--- Task prompt ---
Extract the complete listing and repeat it word for word.

─── Recorded information ───

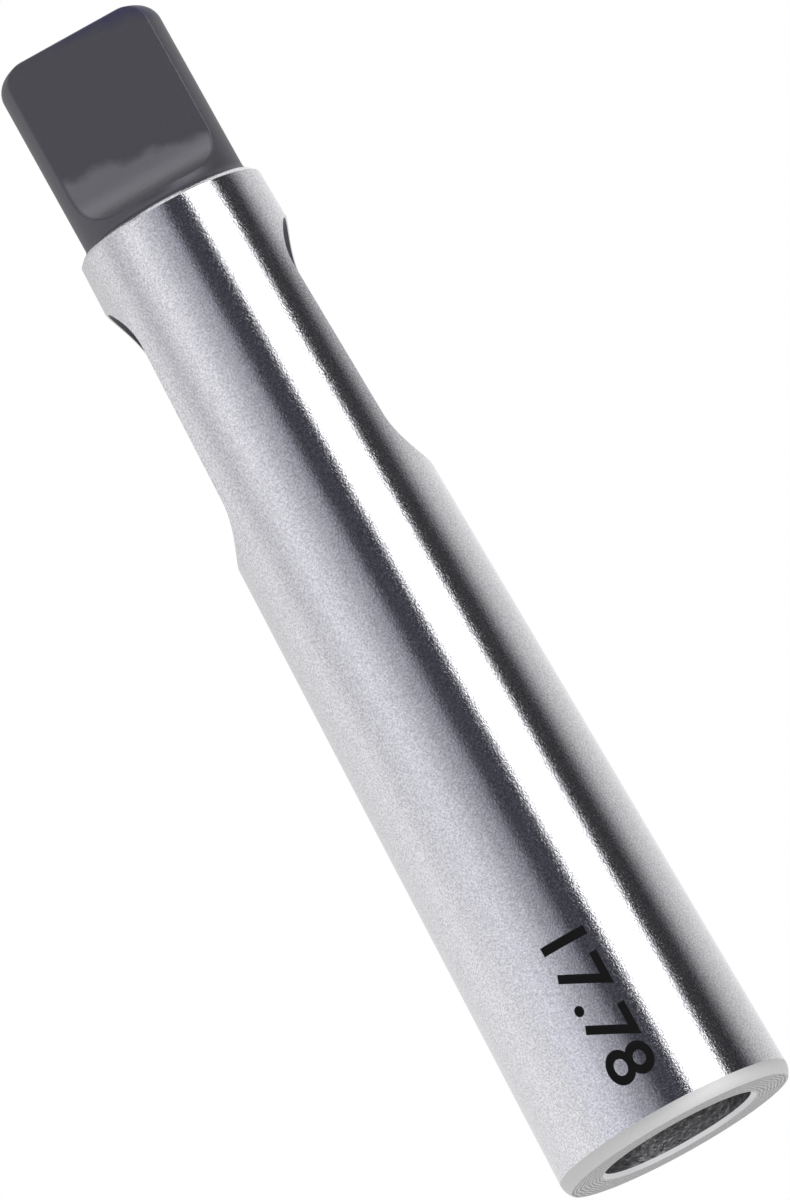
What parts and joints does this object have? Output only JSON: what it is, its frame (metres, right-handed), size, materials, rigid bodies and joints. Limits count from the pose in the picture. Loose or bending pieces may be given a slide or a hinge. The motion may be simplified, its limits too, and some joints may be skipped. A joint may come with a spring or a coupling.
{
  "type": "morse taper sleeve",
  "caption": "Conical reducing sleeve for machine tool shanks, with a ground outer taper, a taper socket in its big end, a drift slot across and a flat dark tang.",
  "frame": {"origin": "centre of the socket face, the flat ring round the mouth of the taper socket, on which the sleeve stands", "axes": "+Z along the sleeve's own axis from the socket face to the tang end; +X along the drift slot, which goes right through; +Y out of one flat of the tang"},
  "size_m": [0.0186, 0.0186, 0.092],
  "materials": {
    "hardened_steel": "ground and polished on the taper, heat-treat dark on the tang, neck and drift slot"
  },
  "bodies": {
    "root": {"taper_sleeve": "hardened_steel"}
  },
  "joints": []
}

───

--- Response for this exercise ---
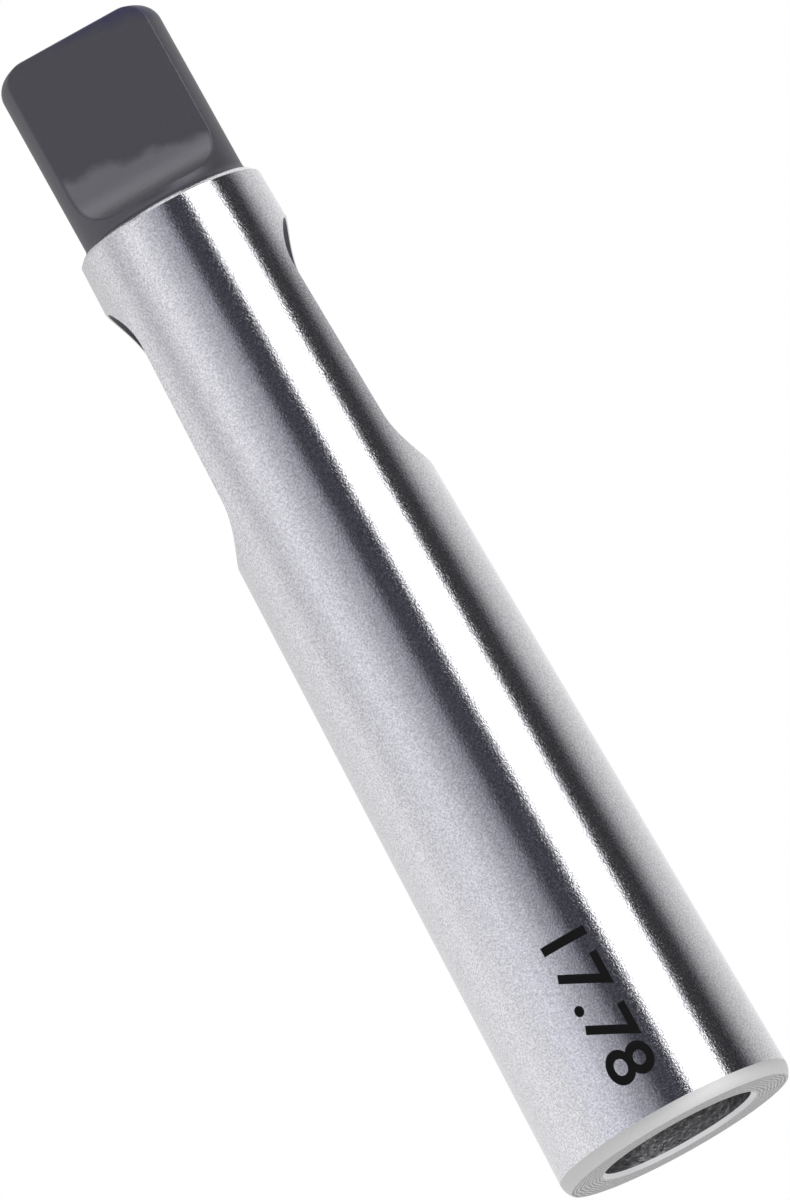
What parts and joints does this object have? Output only JSON: what it is, its frame (metres, right-handed), size, materials, rigid bodies and joints. Limits count from the pose in the picture. Loose or bending pieces may be given a slide or a hinge. The motion may be simplified, its limits too, and some joints may be skipped. A joint may come with a spring or a coupling.
{
  "type": "morse taper sleeve",
  "caption": "Conical reducing sleeve for machine tool shanks, with a ground outer taper, a taper socket in its big end, a drift slot across and a flat dark tang.",
  "frame": {"origin": "centre of the socket face, the flat ring round the mouth of the taper socket, on which the sleeve stands", "axes": "+Z along the sleeve's own axis from the socket face to the tang end; +X along the drift slot, which goes right through; +Y out of one flat of the tang"},
  "size_m": [0.0186, 0.0186, 0.092],
  "materials": {
    "hardened_steel": "ground and polished on the taper, heat-treat dark on the tang, neck and drift slot"
  },
  "bodies": {
    "root": {"taper_sleeve": "hardened_steel"}
  },
  "joints": []
}